*PROVIDED ENTRIES:*
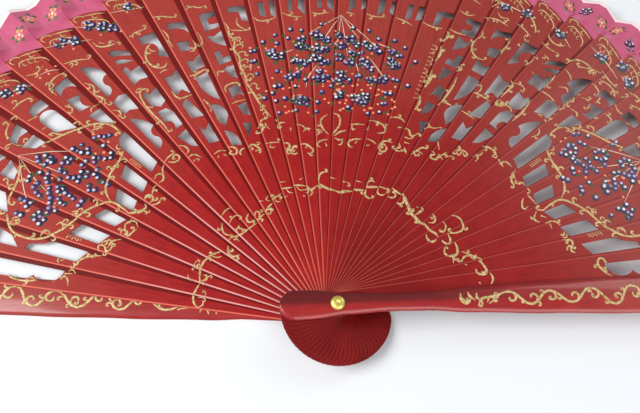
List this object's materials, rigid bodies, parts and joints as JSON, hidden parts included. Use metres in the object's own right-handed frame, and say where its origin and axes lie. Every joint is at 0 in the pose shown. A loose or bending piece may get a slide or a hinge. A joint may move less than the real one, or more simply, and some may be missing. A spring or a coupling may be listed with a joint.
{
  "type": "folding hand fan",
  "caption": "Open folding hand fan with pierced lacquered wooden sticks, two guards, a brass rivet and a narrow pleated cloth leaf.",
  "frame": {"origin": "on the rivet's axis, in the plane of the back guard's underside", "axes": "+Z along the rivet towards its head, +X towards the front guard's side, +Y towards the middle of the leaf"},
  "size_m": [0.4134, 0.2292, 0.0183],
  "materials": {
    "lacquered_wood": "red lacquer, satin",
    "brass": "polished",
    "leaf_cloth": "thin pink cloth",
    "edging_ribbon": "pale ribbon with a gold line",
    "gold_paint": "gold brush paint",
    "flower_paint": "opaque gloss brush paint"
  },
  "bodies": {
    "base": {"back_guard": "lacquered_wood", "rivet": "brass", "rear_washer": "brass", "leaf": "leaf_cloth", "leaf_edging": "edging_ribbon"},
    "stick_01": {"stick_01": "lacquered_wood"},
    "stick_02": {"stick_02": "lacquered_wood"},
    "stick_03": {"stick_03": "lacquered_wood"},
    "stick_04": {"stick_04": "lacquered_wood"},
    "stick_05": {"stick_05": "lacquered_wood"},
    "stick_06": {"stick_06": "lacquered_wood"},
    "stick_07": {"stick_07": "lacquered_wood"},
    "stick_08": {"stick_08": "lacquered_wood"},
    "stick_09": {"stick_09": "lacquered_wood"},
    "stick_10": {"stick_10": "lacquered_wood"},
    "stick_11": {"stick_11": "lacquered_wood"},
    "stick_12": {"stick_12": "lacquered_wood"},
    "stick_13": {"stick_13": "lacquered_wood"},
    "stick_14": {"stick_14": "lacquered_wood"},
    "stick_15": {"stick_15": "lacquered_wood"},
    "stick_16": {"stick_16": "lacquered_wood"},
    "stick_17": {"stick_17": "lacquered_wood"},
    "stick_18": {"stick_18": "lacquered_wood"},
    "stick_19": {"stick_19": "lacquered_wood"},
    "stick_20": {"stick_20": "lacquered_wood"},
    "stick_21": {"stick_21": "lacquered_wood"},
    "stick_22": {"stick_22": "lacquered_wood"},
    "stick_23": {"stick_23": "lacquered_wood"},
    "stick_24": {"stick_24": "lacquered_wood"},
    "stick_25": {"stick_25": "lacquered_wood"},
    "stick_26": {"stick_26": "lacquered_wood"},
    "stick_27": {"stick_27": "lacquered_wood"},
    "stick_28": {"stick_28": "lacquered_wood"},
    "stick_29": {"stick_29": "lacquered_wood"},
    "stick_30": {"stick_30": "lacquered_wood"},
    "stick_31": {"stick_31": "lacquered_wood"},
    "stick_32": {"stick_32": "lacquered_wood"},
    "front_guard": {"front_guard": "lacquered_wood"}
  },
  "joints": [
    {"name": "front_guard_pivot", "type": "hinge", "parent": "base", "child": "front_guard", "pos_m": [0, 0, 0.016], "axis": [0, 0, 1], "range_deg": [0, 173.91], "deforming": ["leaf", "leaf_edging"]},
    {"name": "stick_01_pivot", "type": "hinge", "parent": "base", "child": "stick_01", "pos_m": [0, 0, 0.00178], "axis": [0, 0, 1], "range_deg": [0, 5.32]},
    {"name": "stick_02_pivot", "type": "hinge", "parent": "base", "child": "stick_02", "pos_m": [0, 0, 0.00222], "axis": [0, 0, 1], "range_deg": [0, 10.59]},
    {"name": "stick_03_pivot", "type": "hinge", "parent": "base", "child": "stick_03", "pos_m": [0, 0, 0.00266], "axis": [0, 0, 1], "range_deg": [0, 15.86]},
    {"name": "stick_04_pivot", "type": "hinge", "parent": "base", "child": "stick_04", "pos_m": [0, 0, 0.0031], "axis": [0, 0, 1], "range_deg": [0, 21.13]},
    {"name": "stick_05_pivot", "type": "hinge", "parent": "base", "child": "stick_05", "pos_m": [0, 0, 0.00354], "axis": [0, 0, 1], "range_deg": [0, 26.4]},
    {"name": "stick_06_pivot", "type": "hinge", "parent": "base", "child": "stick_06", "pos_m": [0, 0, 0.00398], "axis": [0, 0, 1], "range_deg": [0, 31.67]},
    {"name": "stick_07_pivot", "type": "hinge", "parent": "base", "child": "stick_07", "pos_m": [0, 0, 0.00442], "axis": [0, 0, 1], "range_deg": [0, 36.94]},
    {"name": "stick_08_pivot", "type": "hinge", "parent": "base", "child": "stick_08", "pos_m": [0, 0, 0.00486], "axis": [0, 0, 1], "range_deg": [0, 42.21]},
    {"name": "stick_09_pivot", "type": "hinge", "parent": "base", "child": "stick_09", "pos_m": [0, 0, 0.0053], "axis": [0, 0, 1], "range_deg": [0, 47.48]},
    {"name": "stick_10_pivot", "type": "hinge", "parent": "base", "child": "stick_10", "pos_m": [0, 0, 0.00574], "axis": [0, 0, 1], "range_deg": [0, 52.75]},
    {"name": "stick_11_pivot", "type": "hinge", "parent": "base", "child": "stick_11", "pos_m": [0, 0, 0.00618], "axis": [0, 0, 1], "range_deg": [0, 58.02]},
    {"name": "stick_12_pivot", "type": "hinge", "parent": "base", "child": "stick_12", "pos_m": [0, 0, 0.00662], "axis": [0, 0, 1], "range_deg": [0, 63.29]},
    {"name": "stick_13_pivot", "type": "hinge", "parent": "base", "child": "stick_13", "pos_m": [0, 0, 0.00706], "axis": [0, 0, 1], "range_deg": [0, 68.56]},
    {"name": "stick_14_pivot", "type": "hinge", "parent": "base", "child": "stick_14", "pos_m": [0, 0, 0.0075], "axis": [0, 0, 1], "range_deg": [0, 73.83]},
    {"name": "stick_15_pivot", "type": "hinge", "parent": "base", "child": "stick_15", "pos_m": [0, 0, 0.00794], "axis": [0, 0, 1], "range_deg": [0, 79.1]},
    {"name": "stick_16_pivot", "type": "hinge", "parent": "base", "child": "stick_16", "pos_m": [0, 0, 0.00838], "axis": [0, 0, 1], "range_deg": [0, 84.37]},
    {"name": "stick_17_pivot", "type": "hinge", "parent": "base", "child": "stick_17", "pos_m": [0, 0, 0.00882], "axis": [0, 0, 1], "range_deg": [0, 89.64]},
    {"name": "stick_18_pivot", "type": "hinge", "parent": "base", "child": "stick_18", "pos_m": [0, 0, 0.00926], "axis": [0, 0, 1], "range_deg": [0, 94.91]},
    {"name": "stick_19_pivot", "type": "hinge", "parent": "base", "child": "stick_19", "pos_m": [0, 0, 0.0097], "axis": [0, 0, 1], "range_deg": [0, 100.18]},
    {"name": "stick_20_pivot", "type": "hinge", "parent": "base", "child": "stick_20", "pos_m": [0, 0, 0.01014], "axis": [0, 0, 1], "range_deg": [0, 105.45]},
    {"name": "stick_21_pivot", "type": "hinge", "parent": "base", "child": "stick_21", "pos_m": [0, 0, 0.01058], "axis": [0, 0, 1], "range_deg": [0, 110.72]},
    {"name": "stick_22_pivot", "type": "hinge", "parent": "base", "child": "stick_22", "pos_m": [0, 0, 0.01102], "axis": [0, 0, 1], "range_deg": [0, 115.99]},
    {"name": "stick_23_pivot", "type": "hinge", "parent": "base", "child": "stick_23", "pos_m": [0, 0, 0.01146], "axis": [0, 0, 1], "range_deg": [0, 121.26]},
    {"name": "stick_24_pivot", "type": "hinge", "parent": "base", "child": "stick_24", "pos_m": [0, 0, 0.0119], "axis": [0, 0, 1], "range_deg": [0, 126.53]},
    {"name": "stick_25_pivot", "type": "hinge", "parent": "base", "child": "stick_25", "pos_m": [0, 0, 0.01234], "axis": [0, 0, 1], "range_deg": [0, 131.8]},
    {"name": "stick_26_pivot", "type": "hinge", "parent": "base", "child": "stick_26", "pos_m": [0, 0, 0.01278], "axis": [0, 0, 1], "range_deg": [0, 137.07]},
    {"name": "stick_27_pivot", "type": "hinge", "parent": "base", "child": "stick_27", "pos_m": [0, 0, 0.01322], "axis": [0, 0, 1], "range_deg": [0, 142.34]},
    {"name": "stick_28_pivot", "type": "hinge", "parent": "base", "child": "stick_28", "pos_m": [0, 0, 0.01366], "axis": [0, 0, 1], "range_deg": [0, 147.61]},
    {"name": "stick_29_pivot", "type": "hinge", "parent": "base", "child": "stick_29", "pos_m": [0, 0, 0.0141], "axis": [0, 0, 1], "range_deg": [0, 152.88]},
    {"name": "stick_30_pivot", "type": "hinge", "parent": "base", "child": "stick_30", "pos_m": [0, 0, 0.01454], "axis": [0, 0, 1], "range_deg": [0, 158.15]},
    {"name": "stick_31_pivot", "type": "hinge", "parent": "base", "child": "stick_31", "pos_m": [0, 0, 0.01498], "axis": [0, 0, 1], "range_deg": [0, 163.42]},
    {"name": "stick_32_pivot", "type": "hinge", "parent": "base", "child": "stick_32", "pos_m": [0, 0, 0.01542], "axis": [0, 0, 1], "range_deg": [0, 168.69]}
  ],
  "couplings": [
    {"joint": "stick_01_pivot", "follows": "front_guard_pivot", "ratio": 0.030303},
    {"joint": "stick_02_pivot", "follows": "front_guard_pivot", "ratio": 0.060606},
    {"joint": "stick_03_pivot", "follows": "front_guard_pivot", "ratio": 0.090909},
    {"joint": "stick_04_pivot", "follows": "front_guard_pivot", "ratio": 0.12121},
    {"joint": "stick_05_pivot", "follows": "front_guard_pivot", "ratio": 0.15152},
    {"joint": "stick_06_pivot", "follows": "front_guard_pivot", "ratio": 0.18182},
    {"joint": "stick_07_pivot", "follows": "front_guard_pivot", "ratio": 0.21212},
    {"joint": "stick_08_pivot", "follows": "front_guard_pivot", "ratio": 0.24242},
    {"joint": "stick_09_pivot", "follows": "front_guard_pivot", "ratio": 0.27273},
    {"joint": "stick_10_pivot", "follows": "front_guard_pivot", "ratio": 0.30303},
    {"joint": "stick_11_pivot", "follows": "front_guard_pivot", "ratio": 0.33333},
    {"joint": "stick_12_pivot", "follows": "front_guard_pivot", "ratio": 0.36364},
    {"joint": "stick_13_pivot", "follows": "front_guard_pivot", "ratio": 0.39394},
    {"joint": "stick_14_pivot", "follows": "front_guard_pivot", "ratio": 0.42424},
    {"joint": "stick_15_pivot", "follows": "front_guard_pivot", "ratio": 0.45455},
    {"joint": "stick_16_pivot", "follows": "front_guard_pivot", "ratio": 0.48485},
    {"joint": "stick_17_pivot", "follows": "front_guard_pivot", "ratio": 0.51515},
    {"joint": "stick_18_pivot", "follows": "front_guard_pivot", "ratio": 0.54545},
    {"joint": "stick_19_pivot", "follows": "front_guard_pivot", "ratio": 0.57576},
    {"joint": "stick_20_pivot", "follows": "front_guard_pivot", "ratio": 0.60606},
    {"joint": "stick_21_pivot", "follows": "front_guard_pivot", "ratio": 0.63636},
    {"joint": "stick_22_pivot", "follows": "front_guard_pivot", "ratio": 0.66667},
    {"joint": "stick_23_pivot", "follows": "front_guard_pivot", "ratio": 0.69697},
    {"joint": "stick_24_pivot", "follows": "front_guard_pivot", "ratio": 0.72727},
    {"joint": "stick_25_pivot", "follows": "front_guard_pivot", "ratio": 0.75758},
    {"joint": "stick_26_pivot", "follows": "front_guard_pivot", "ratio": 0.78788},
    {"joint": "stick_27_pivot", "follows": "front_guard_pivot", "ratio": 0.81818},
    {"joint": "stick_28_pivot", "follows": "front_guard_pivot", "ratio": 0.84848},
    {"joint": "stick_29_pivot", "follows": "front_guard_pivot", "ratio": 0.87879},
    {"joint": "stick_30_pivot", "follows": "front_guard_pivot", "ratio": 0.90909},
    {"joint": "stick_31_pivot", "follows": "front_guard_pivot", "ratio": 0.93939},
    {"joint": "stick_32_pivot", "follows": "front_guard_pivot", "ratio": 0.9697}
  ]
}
--
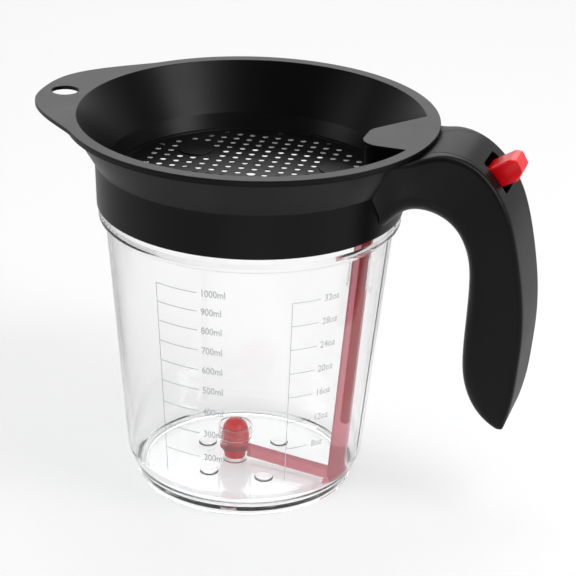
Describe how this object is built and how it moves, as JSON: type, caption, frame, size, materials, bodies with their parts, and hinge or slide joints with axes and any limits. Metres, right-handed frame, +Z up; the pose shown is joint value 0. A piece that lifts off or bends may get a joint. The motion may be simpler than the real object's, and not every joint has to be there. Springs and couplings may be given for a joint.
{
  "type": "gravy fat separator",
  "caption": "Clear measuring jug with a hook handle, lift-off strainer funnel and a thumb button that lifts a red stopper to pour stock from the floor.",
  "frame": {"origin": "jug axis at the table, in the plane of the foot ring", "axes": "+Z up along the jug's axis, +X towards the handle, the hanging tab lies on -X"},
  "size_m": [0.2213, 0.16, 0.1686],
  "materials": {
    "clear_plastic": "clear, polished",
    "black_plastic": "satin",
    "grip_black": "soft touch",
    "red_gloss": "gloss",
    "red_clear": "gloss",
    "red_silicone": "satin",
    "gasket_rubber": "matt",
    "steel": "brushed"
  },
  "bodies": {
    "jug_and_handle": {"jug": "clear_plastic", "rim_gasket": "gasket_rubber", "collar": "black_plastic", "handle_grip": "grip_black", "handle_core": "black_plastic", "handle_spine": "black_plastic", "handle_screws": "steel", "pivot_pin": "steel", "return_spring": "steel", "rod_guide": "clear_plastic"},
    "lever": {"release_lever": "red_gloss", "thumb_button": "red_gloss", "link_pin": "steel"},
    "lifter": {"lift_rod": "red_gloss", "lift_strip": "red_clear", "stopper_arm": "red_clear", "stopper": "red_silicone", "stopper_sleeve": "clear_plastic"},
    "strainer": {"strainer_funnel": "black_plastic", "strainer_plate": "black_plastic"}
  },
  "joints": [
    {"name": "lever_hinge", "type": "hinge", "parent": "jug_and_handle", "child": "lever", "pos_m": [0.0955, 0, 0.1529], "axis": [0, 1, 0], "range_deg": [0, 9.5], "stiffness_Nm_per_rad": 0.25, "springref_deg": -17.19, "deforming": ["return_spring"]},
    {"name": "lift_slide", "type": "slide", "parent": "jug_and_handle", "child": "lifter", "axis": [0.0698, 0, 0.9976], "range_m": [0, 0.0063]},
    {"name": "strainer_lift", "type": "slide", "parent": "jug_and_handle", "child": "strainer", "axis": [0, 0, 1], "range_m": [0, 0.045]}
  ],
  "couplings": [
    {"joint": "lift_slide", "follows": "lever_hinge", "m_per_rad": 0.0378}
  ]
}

*PROBLEM STATEMENT:* Within the data above, pick out all lines holding the word "that".

*EXERCISE OUTPUT:*
Describe how this object is built and how it moves, as JSON: type, caption, frame, size, materials, bodies with their parts, and hinge or slide joints with axes and any limits. Metres, right-handed frame, +Z up; the pose shown is joint value 0. A piece that lifts off or bends may get a joint. The motion may be simpler than the real object's, and not every joint has to be there. Springs and couplings may be given for a joint.
  "caption": "Clear measuring jug with a hook handle, lift-off strainer funnel and a thumb button that lifts a red stopper to pour stock from the floor.",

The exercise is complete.